Management’s discussion and analysis of our results of operations includes periods prior to the consummation of the Acquisition. Accordingly, the discussion and analysis of historical periods prior to July 1, 2003 does not reflect the significant impact that the Acquisition has had and will have on us, including increased leverage and increased liquidity requirements. References to “WTI” refer to Worldspan Technologies Inc. References to the “company” refer to Worldspan, L.P. The terms “we”, “us”, “our” and other similar terms refer to the consolidated businesses of the company and all of its subsidiaries. References to the “Acquisition” refer to the acquisition by WTI, of our general partnership interests and, through its wholly-owned subsidiaries, limited partnership interests.

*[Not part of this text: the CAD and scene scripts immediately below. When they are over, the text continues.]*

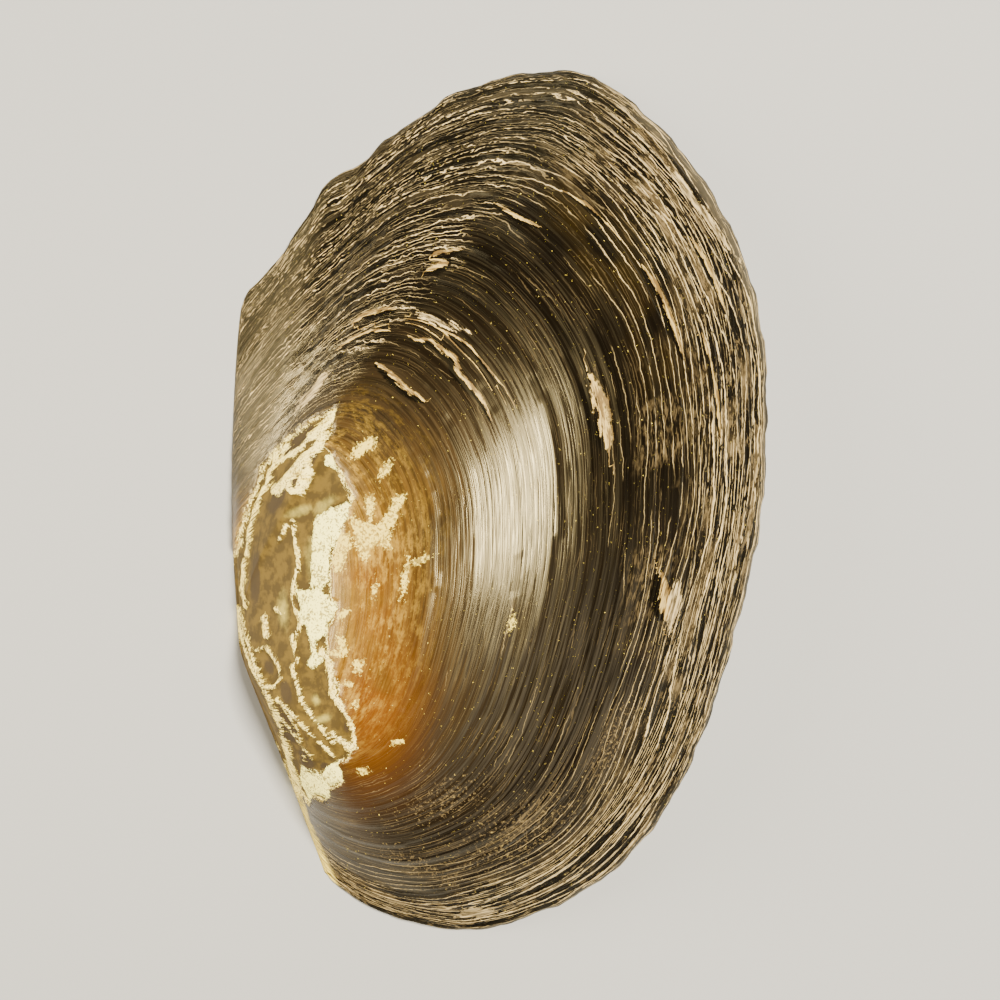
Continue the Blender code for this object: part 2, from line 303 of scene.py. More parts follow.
def outwardOf(points):
    ahead = np.gradient(points, axis=0)
    ahead /= np.linalg.norm(ahead, axis=1)[:, None]
    return np.stack([ahead[:, 1], -ahead[:, 0]], axis=1)


def swellAt(rays):
    table = np.array(valve["swellByRay"])
    ray, spread, rise = valve["ridge"]
    share = np.maximum(cubicThrough(table[:, 0], table[:, 1], rays)[:, 0], 0.0)
    share += rise * bump(rays - ray, spread)
    share[[0, -1]] = 0.0
    return valve["swell"] * share


def valveSurface(growths, margin, beak, swell, bow):
    # a growing edge turns about the hinge as it widens, so its rings are growth lines
    turn = valve["coilAngle"] * (1.0 - growths ** valve["coilPower"])
    reach = growths * np.cos(turn)
    rise = growths * np.sin(turn)
    arms = margin - beak
    hindness = 1.0 / (1.0 + np.exp(-arms[:, 1] / valve["hindTurn"]))
    widening = valve["foreWidening"] + (valve["hindWidening"] - valve["foreWidening"]) * hindness
    wider = ((growths - reach) * (1.0 - growths) ** valve["wideningFade"])[:, None] * widening
    ground = np.empty((len(growths), len(arms), 2))
    ground[:, :, 0] = beak[0] + np.outer(reach, arms[:, 0])
    ground[:, :, 0] -= np.outer((4.0 * reach * (1.0 - reach)) ** valve["bowFullness"], bow)
    ground[:, :, 1] = beak[1] + (reach[:, None] + wider) * arms[:, 1]
    return np.dstack([ground, np.outer(rise, swell)])


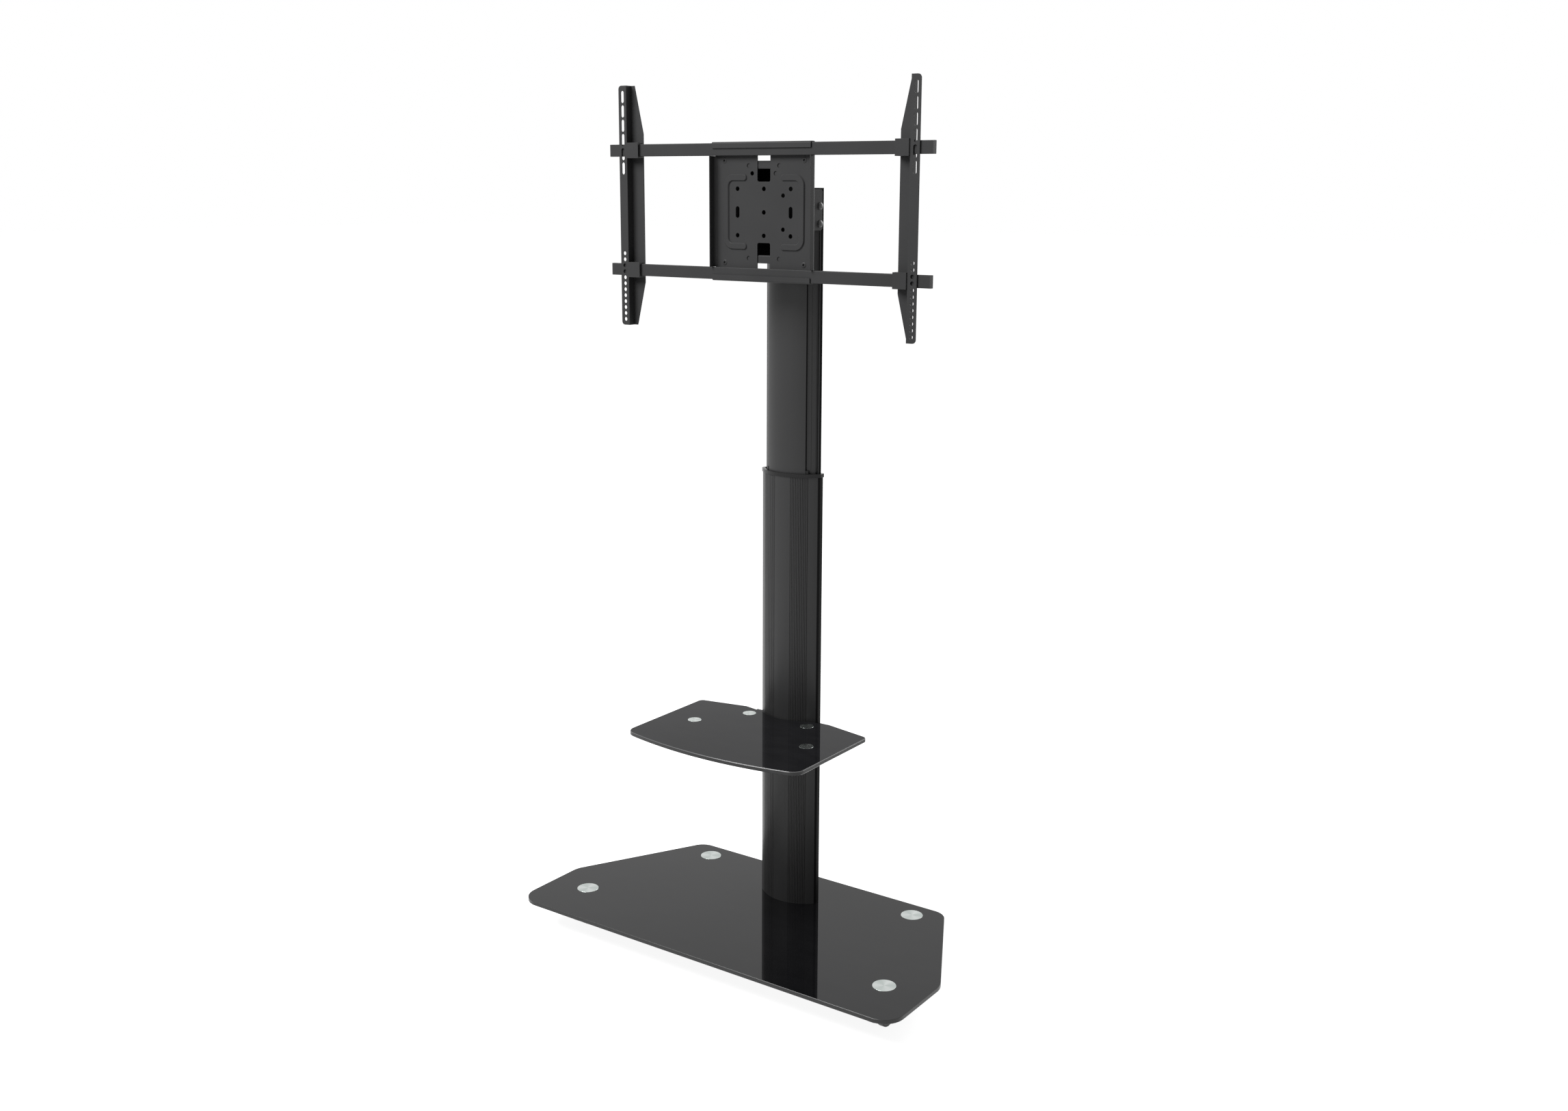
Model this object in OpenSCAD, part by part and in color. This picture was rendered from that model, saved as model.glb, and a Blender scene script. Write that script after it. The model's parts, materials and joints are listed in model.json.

In accordance with the requirements of purchase accounting, the assets and liabilities of the company were adjusted to their estimated fair values and the resulting goodwill computed for the Acquisition. The application of purchase accounting generally results in higher depreciation and amortization expense in future periods. Accordingly, and because of other effects of purchase accounting, the results discussed for the years ended December 31, 2004 and 2005 are not comparable with the six month periods ended June 30, 2003 and December 31, 2003.

Overview

We are a provider of mission-critical transaction processing and information technology services to the global travel industry. We provide subscribers (including traditional travel agencies, online travel agencies and corporate travel departments) with real-time access to schedule, price, availability and other travel information and the ability to process bookings and issue tickets for the products and services of approximately 800 travel suppliers (such as airlines, hotels, car rental companies, tour companies and cruise lines) throughout the world. Globally, we are the largest transaction processor for online travel agencies, having processed approximately 61% of all global distribution system, or GDS, online air transactions during 2005. In the United States (the world’s largest travel market), we are the second largest transaction processor for travel agencies, accounting for approximately 32% of GDS air transactions and over 64% of online GDS air transactions processed during 2005. During 2005, we processed approximately 203 million transactions. We also provide information technology services to the travel industry, primarily airline internal reservation systems, flight operations technology and software development.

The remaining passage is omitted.